Designing a palette that feels elevated, not overdone
The difference between trend-aware and trend-chasing usually comes down to balance. The strongest wedding flower color trends are being interpreted through thoughtful combinations, not copied exactly.
A good rule is to build around one dominant color family, then add support through tonal variation and one strategic point of contrast. For example, an ivory-and-champagne wedding feels more finished with a whisper of toffee or pale apricot. A mauve palette gains polish from cream and dusty green. A red-forward design becomes more sophisticated when negative space and shape are part of the composition.
Texture also changes how color reads. Garden roses soften saturated shades. Standard roses can sharpen them. Baby’s breath creates cloud-like diffusion. Greenery and foliage can either cool down a palette or add earthy movement depending on variety and tone. This is where floral planning becomes less about color chips and more about how blooms behave together in real arrangements.

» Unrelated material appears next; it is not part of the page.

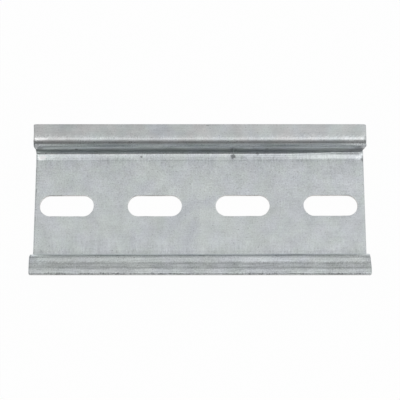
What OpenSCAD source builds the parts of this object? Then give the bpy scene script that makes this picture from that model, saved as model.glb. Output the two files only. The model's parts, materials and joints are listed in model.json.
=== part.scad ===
// Slotted top-hat mounting rail of the 35 x 7.5 mm size, roll-formed from one strip of zinc-plated steel.
// X runs along the rail, Y across it, and Z up from the back of the web to the front of the flanges.
// The origin is at the middle of the rail, on the back face of the web.

/* [Section] */
// Overall width across the two flanges
rail_w = 35; // [33:0.5:45]
// Outside width of the channel, from wall to wall
channel_w = 27.2; // [20:0.1:30]
// Height from the back of the web to the front of the flanges
rail_h = 7.5; // [6:0.5:15]
// Thickness of the strip
sheet_t = 1; // [0.8:0.1:1.5]
// Inside radius of the two bends beside the web
web_bend_r = 1; // [0.3:0.1:1.2]
// Inside radius of the two bends under the flanges
flange_bend_r = 0.9; // [0.3:0.1:1.2]
// Rounding of the strip's slit edges
slit_r = 0.15; // [0.05:0.05:0.3]

/* [Length] */
// Length the rail is cut to
rail_l = 76.2; // [40:0.1:200]
// Rounding of the four flange corners at the cut ends
corner_r = 0.3; // [0.2:0.1:2]

/* [Slots] */
// Distance between the middles of neighbouring slots
slot_pitch = 20.3; // [16:0.1:40]
// End-to-end length of a slot
slot_l = 12.5; // [8:0.5:15]
// Width of a slot, which is also the diameter of its round ends
slot_w = 5; // [4:0.1:7]
// Bevel that the punch rolls over at a slot's front edge
slot_bevel = 0.1; // [0.05:0.05:0.3]
// Shift of the slot row along the rail, as the cuts left it
slot_shift = -0.23; // [-0.4:0.01:0.4]
// Least metal between an end slot and the cut, before the shift
end_land = 1; // [0.8:0.1:5]

/* [Hidden] */
$fn = 64;

// Faces of one wall, measured from the middle of the rail
wall_in = channel_w / 2 - sheet_t;
wall_out = channel_w / 2;
// Half the flat part of the web
web_flat = wall_in - web_bend_r;
// Underside of a flange
flange_z = rail_h - sheet_t;
// Half the straight part of a slot
slot_run = (slot_l - slot_w) / 2;
// As many whole slots as the cut length holds
slot_n = 1 + floor((rail_l - slot_l - 2 * end_land) / slot_pitch);
// How far a cutter runs past the faces it cuts
over = 0.5;

// A quarter of a ring in the +X +Y corner, which is the section of one bend
module quarter_ring(inner_r, width) {
    intersection() {
        difference() {
            circle(inner_r + width);
            circle(inner_r);
        }
        square(inner_r + width);
    }
}

// A quarter of a disc in the +X +Y corner
module quarter_disc(r) {
    intersection() {
        circle(r);
        square(r);
    }
}

// Half of the section on the +X side, from the end of the flat web to the slit edge of the flange
module flank() {
    // Bend from the web up into the wall
    translate([web_flat, sheet_t + web_bend_r])
        mirror([0, 1])
            quarter_ring(web_bend_r, sheet_t);
    // Wall
    translate([wall_in, sheet_t + web_bend_r])
        square([sheet_t, flange_z - sheet_t - web_bend_r - flange_bend_r]);
    // Bend from the wall out into the flange
    translate([wall_out + flange_bend_r, flange_z - flange_bend_r])
        mirror([1, 0])
            quarter_ring(flange_bend_r, sheet_t);
    // Flange, up to where the slit edge starts to round
    translate([wall_out + flange_bend_r, flange_z])
        square([rail_w / 2 - wall_out - flange_bend_r - slit_r, sheet_t]);
    slit_edge();
}

// Edge of the strip, rounded at both faces
module slit_edge() {
    translate([rail_w / 2 - slit_r, flange_z + slit_r])
        square([slit_r, sheet_t - 2 * slit_r]);
    translate([rail_w / 2 - slit_r, rail_h - slit_r])
        quarter_disc(slit_r);
    translate([rail_w / 2 - slit_r, flange_z + slit_r])
        mirror([0, 1])
            quarter_disc(slit_r);
}

// The whole rolled section, with its back along the X axis
module section() {
    translate([-web_flat, 0])
        square([2 * web_flat, sheet_t]);
    for (side = [0, 1])
        mirror([side, 0])
            flank();
}

// The rolled stock, cut to length along X
module stock() {
    rotate([90, 0, 90])
        linear_extrude(rail_l, center = true)
            section();
}

// Plan of the cut length, with its four corners eased
module cut_plan() {
    square([rail_l - 2 * corner_r, rail_w + 2 * over], center = true);
    for (x_side = [0, 1], y_side = [0, 1])
        mirror([x_side, 0])
            mirror([0, y_side]) {
                translate([rail_l / 2 - corner_r, 0])
                    square([corner_r, rail_w / 2 - corner_r]);
                translate([rail_l / 2 - corner_r, rail_w / 2 - corner_r])
                    quarter_disc(corner_r);
            }
}

// Cutter for one slot: straight through the web, with a bevelled mouth on the front face
module slot_cutter() {
    translate([0, 0, -over])
        linear_extrude(sheet_t + 2 * over) {
            square([2 * slot_run, slot_w], center = true);
            for (side = [0, 1])
                mirror([side, 0])
                    translate([slot_run, 0])
                        intersection() {
                            circle(slot_w / 2);
                            translate([0, -slot_w])
                                square([slot_w, 2 * slot_w]);
                        }
        }
    // Mouth along the straight sides
    rotate([90, 0, 90])
        linear_extrude(2 * slot_run, center = true)
            polygon([
                [-slot_w / 2, sheet_t - slot_bevel],
                [slot_w / 2, sheet_t - slot_bevel],
                [slot_w / 2 + slot_bevel, sheet_t],
                [-slot_w / 2 - slot_bevel, sheet_t],
            ]);
    // Mouth around the two round ends
    for (end = [-1, 1])
        translate([end * slot_run, 0, sheet_t - slot_bevel])
            cylinder(h = slot_bevel, r1 = slot_w / 2, r2 = slot_w / 2 + slot_bevel);
}

// The rail: one strip of steel, rolled, punched and cut
module rail() {
    color([0.74, 0.76, 0.77])
        difference() {
            intersection() {
                stock();
                linear_extrude(rail_h)
                    cut_plan();
            }
            for (i = [0 : slot_n - 1])
                translate([(i - (slot_n - 1) / 2) * slot_pitch + slot_shift, 0, 0])
                    slot_cutter();
        }
}

rail();
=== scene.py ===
"""A slotted top-hat mounting rail, roll-formed from zinc-coated steel strip, in a small bright studio."""

import json
import math

import bpy
from bpy.props import FloatProperty, FloatVectorProperty, PointerProperty
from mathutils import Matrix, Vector, noise


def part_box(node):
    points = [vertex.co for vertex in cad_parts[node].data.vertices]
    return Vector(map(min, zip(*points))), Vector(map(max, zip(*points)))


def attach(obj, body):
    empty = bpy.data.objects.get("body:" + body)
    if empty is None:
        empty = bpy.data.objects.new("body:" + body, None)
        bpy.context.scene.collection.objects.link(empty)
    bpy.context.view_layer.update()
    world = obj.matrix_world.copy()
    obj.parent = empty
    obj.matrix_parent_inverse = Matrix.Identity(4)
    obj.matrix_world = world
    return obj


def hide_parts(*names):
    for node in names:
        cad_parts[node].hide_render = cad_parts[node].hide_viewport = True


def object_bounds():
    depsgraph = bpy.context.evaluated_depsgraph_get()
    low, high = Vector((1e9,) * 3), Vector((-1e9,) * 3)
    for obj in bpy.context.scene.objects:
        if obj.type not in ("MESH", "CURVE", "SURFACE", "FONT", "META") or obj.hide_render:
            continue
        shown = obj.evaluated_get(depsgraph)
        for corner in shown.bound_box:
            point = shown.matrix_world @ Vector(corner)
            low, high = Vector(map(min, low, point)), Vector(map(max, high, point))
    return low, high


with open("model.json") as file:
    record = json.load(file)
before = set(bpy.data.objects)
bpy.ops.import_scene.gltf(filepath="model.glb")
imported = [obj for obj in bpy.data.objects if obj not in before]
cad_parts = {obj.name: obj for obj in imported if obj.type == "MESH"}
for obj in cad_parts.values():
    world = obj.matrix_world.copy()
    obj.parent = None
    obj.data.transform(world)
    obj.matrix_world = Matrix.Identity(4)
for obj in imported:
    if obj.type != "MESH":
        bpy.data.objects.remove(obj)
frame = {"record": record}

bl_info = {
    "name": "Slotted Mounting Rail",
    "version": (1, 0, 0),
    "blender": (4, 5, 0),
    "location": "View3D > Sidebar > Rail",
    "description": "Rolls a zinc-coated mounting rail from flat strip, and sets up its studio",
    "category": "Object",
}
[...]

For couples sourcing flowers directly and professionals planning larger events, this is the sweet spot: choose colors that feel current, then translate them into flower varieties that deliver the right volume, freshness, and finish. That is often where a palette becomes not just pretty, but truly event-worthy.
At The Flower Hype, the most memorable weddings are rarely the ones that chase every trend at once. They are the ones that choose a color story with clarity, trust quality flowers to carry it, and let the whole day bloom around that decision.